Are there other redundant stats? I hereby put this question to Primarily Baseball's horde(s) of fans.* One important quality of redundant stats is that they can't be too much simpler to calculate than the stats that replace them. Otherwise very complex stats, like runs created, could be argued to render almost every offensive stat redundant, and furthermore there's value in simplicity.

*According to the OED, one fan can comprise a horde, if he maintains facial hair and habitually walks around wielding a hand-whittled club. So: stop shaving and start whittling. It's probably not a terrible tradeoff if you whittle fast.

P.S. Suzyn Waldman, August 9, 12:20 a.m., announcing a Yankees pitching chage: "And here comes Joe Torre . . ." She corrected herself after the commercial break, saying, "I'm a dope" and "I knew I would do that at least once this year." I agree with the former and share in the latter, but nice recovery, Suzyn.

P.P.S. I can't permit myself to type the name "Suzyn" without forswearing any intent to approve of the spelling.

4 comments:

Blackadder said...

Nice job. Your argument for the redundancy of batting average is very good, and the things that would have to be true about walks for batting average to be a good stat. In fact, there was a time early in baseball history when BA was computed as OBP, but they stopped doing that because, in fact, Henry Chadwick thought that the walk was entirely the pitcher's fault! In fact, of course, not only is walking a skill, it is MORE of a skill than hitting for average, in the sense that BB rates show far more year-on-year correlation than batting average.

There is actually another, more precise sense in which batting average is redundant. Let's say you take an average hitting team, one that hits .260/.330/.420. Now, take away a bunch of home runs and walk, and add in a bunch of singles; you can do this so that the OBP and the SLG do not change. Now, the team as a whole might hit .300/.330/420, a high contact but low power and discipline team. Conversely, you could take out a bunch of singles and add in walks and home runs and make the team hit .220/.330/.420, sort of a poor man's Adam Dunn.

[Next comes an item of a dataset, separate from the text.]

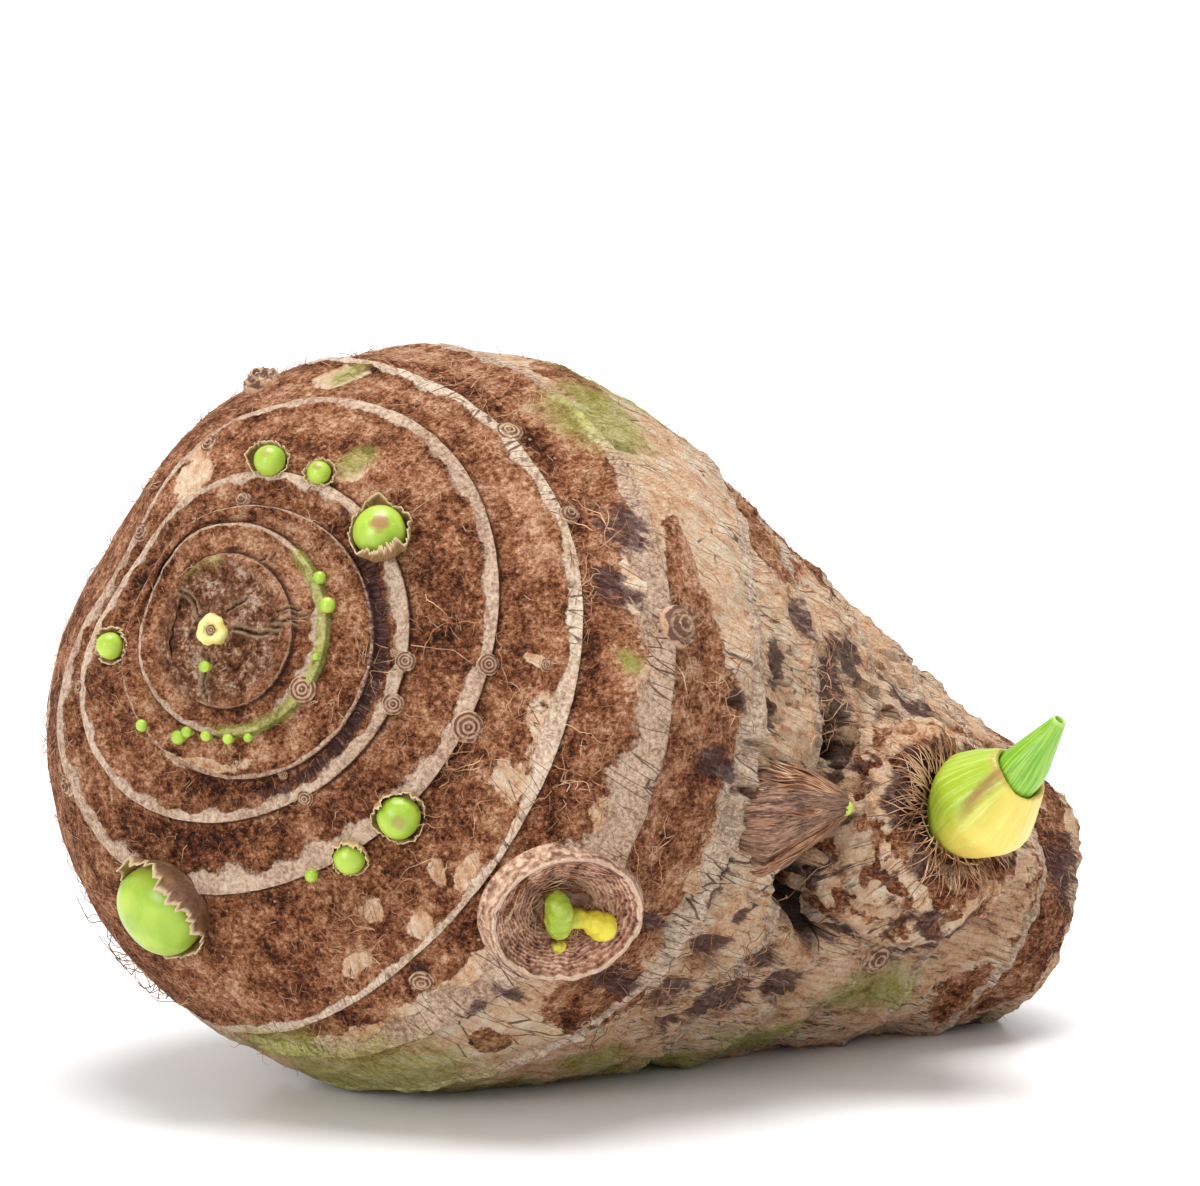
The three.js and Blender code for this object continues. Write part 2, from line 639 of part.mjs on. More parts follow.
addPiece("corm", cormSolid(), BROWN, 0.9);
for (const bud of BUDS) {
  addPiece(bud.name, budSolid(bud), BUD_GREEN, 0.35);
}
for (const cuff of CUFFS) {
  addPiece(cuff.name, cuffSolid(cuff), SCALE_BROWN, 0.7);
}
addPiece("torn_sprout", sproutSolid(0), SPROUT_GREEN, 0.5);
addPiece("shoot_sheath", sheathSolid(0).subtract(leafSolid(GAP)), SHEATH_GREEN, 0.4);
addPiece("shoot_leaf", leafSolid(0), LEAF_GREEN, 0.4);

export default group;
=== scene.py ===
import math

import bpy
import numpy as np
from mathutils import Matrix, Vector, noise


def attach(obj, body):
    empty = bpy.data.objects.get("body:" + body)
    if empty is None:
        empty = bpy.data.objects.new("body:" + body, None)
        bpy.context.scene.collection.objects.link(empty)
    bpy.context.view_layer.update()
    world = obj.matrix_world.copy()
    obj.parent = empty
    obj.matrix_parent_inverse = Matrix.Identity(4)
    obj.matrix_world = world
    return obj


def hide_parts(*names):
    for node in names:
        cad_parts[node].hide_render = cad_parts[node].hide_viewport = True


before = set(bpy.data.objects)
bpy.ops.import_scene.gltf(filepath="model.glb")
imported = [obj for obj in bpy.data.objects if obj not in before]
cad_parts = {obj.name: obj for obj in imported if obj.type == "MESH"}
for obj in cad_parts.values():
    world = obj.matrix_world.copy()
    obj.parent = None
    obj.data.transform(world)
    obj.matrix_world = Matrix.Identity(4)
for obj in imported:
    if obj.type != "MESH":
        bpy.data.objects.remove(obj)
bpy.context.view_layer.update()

# The corm: the swollen stem of the taro, starchy flesh under a thin corky skin felted with brown
# fibres. It grew from the old neck towards the dome, and every leaf that dropped left a raised
# scar right round it, so the skin climbs to the edge of each scar and drops behind it.
MM = 0.001
STAND = np.array((14.0, -5.4, -0.9))
MIDDLE_LINE = np.array(((-77, 0, 63.4), (-49.5, 18.3, 55.8), (-39.5, 12, 44.8), (94.5, 0, 1.6)), float)
OUTLINE = np.array((
    (0, 0), (0.5, 5), (1.7, 11), (3.7, 18), (7, 25), (12, 32), (20, 39.5), (31, 45.5), (43, 48),
    (57, 46.2), (71, 41.6), (85, 36.2), (99, 31), (113, 26), (127, 21.3), (140, 17),
), float)
LINE_STEPS = 400
OUTLINE_STEPS = 40

# Broad flats and swellings: amount, angle, spread of angle, distance, spread of distance.
SWELLINGS = ((-4, 156, 34, 34, 25), (2, -118, 44, 48, 14), (1.2, -94, 40, 80, 20))
DOME_LUMP, NECK_LUMP, LUMPS_BEGIN, LUMPS_FULL = 0.2, 1.1, 70, 135

# Leaf scars, from the pole: distance, its one, two and three waves round the corm, width of the
# raised edge and drop behind it.
SCARS = (
    (9, (1.6, 0.2), (-0.4, -0.2), (0, 0), 0.8, 0.7),
    (13.1, (1.5, 0.5), (-0.1, -0.1), (0, 0), 0.8, 0.9),
    (17, (3.4, -1), (0.2, 0), (0, 0), 0.9, 1.2),
    (22.6, (2, -2), (0.2, 1.6), (0.2, -0.4), 1.5, 0.8),
    (32, (5.8, -1.2), (-1.4, 3.6), (0.2, -0.8), 1.8, 0.8),
    (52.5, (-1, -5), (1, -0.5), (1, 1.5), 2.2, 0.8),
    (65.5, (3.5, -2.5), (6, -1.5), (0.5, 0.5), 2.4, 0.9),
    (87, (5.5, 4.5), (3.5, 0), (0.5, -3.5), 1.8, 1),
    (107, (1.5, -3), (1, -1), (1, 0.5), 1.6, 1),
    (121, (1, -1), (1, 0.5), (0, 0.5), 1.4, 0.9),
    (133, (1.5, 1), (0, 1), (0.5, 0), 1.4, 0.9),
    (147, (-1, 1), (1, 0), (0, 0), 1.2, 0.8),
    (160, (1, 0), (0, 1), (0, 0), 1.2, 0.7),
)
GROOVE_WIDTH = 0.9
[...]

What happens when you simulate these line ups? Does the team that hits .300 score a lot more than the team that hits .220? No. They score almost exactly the same number of run. In fact, the .220 team is SLIGHTLY better, but the effect is so small that it is not really worth considering.

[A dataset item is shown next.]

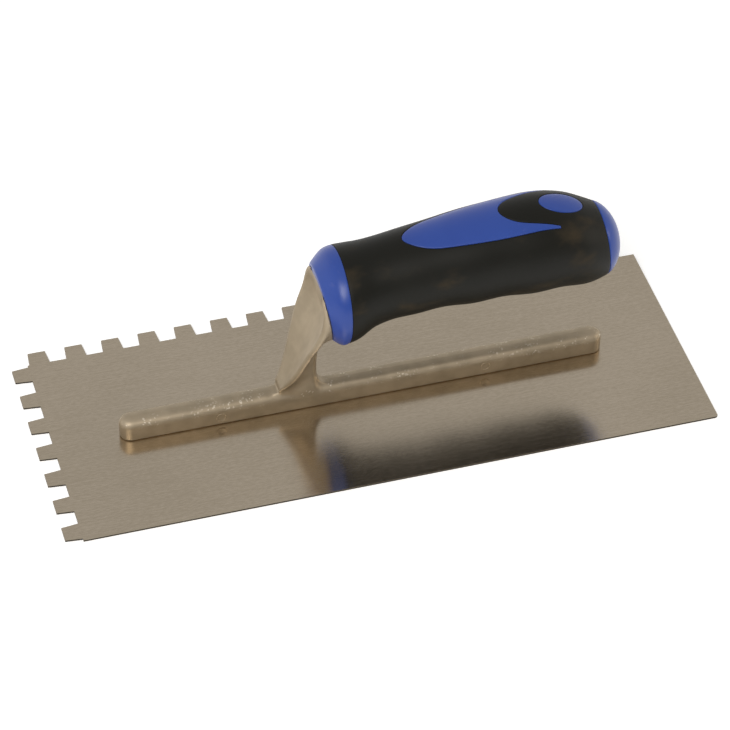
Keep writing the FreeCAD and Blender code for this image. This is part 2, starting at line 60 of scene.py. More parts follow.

I'm not sure that I entirely agree with you about ERA vs RA. As with the OBP vs BA issue, it would be legitimate to switch from RA to ERA if pitchers had no control over the rate at which they give up unearned runs. I haven't seen a study on this, but I think that they do. Look, for instance, at Curt Schilling. Throughout his career, he has displayed a very consistent tendency to give up scant unearned runs. He hasn't pitched on noticeable good fielding teams, and he seems to give up unearned runs at a much lower rate than the other pitchers on his team. Maybe it's luck, but it seems to be a pretty persistent trait. Maybe it's because he's God on Earth and really gets tough when the tough get going to buckle down and pick up his teammates when they are down. Or maybe he has always struck out a ton of people and been an extreme flyball pitcher (there are fewer errors on fly balls). If it is indeed an ability, then ERA and ERA+ would both underrate Curt Schilling.

You obviously should try to account for the quality of the defense for the pitcher, but I am not sure that the RA to ERA adjustment is a very illuminating way of doing so.

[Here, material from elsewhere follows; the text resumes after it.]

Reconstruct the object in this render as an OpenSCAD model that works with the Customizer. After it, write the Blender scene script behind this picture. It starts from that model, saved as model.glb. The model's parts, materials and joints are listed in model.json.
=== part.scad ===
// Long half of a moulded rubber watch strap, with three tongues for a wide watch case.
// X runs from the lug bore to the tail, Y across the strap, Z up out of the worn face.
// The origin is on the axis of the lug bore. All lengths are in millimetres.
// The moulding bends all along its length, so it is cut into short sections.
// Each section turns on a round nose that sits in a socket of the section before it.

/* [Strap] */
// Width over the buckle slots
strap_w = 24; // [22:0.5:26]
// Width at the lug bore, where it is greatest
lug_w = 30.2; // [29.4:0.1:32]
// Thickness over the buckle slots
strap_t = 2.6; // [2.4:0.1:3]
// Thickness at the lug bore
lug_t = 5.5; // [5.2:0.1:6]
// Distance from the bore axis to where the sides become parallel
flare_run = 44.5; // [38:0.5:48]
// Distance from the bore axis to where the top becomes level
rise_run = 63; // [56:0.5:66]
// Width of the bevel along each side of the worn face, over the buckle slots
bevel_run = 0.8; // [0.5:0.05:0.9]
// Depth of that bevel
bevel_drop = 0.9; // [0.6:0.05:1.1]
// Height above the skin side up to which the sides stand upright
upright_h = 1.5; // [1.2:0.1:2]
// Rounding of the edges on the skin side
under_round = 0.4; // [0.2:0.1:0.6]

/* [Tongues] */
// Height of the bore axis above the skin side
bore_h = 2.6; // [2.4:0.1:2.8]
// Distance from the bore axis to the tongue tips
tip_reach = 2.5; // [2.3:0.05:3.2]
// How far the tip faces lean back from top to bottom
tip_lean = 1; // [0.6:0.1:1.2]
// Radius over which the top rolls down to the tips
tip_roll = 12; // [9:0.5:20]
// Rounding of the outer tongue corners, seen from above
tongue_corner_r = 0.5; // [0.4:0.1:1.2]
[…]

The "normal" stat that I hate the most is definitely the save. Not only is it completely redundant--good closers all have conversion %'s of around 90, so the raw save total is overwhelmingly simply a reflection of opportunities--but it is actually pernicious. Because it is not a "save", teams with a one run lead in the bottom of the seventh, with the bases loaded, nobody out, and Barry Bonds coming up, will send out some crappy reliever to give up the inevitable grand slam or bases loaded walk; while a three run lead with nobody out in the bottom of the ninth and Adam Everett, Brad Ausmus, and the pitcher due up will call forth the Dropkick Murphy's, masturbatory gesticulations, and maybe a Riverdance. This is managerial malfeasance of the highest order. I honestly believe that eliminating the save will, given time, have a salutatory effect on bullpen usage.

Jack Klompus said...

Good comments. Saves are indeed horrible stats -- and not just horrible but pernicious, since they have directly worsened the way baseball is played, by no less than creating a whole position. Like the RBI, the save is redundant, but redundant because it's stupid, founded on dubious assumptions about actions that constitute and reflect skills. We can't say the same for batting average. Batting average is on its face redundant (though it also features a faulty assumption that walks aren't skills). RBI and saves do give information other stats don't, so they become redundant only if one believes the extra information they give has nothing to do with the quality of performance. As, methinks, one should.

I'm inclined to agree with you about RA versus ERA, though I'm not quite sure how to resolve this question. In the abstract, there appear to be times when unearned runs shouldn't be charged to a pitcher and times when unearned runs should be charged. When ERA was invented, it probably should have excused pitchers only from errors that directly led to runs on the same play. At any rate, the Schilling example is a powerful one. Certain types of pitchers -- like those log high strikeouts and flyballs and low walks -- deserve to be valued more highly than ERA or ERA+ suggests because they don't put their defense in a position to make errors.

Also, shouldn't Dustin Pedroia walk more? You need an HDTV to see any separation between his knees and his belt.

Blackadder said...

I am developing an increasingly burning hatred for Bill James. The man is incapable of saying anything without irritating the hell out of me.

Jack Klompus said...

Have you thought of initiating a dispute with your credit card company over the charge for Bill James Online? Reason: "James purported to be smart. He's not really." Then again, a mere refund doesn't make up for the lost time and energy. Punitive damages of $1,000 for every "catcher pride point" would seem fair.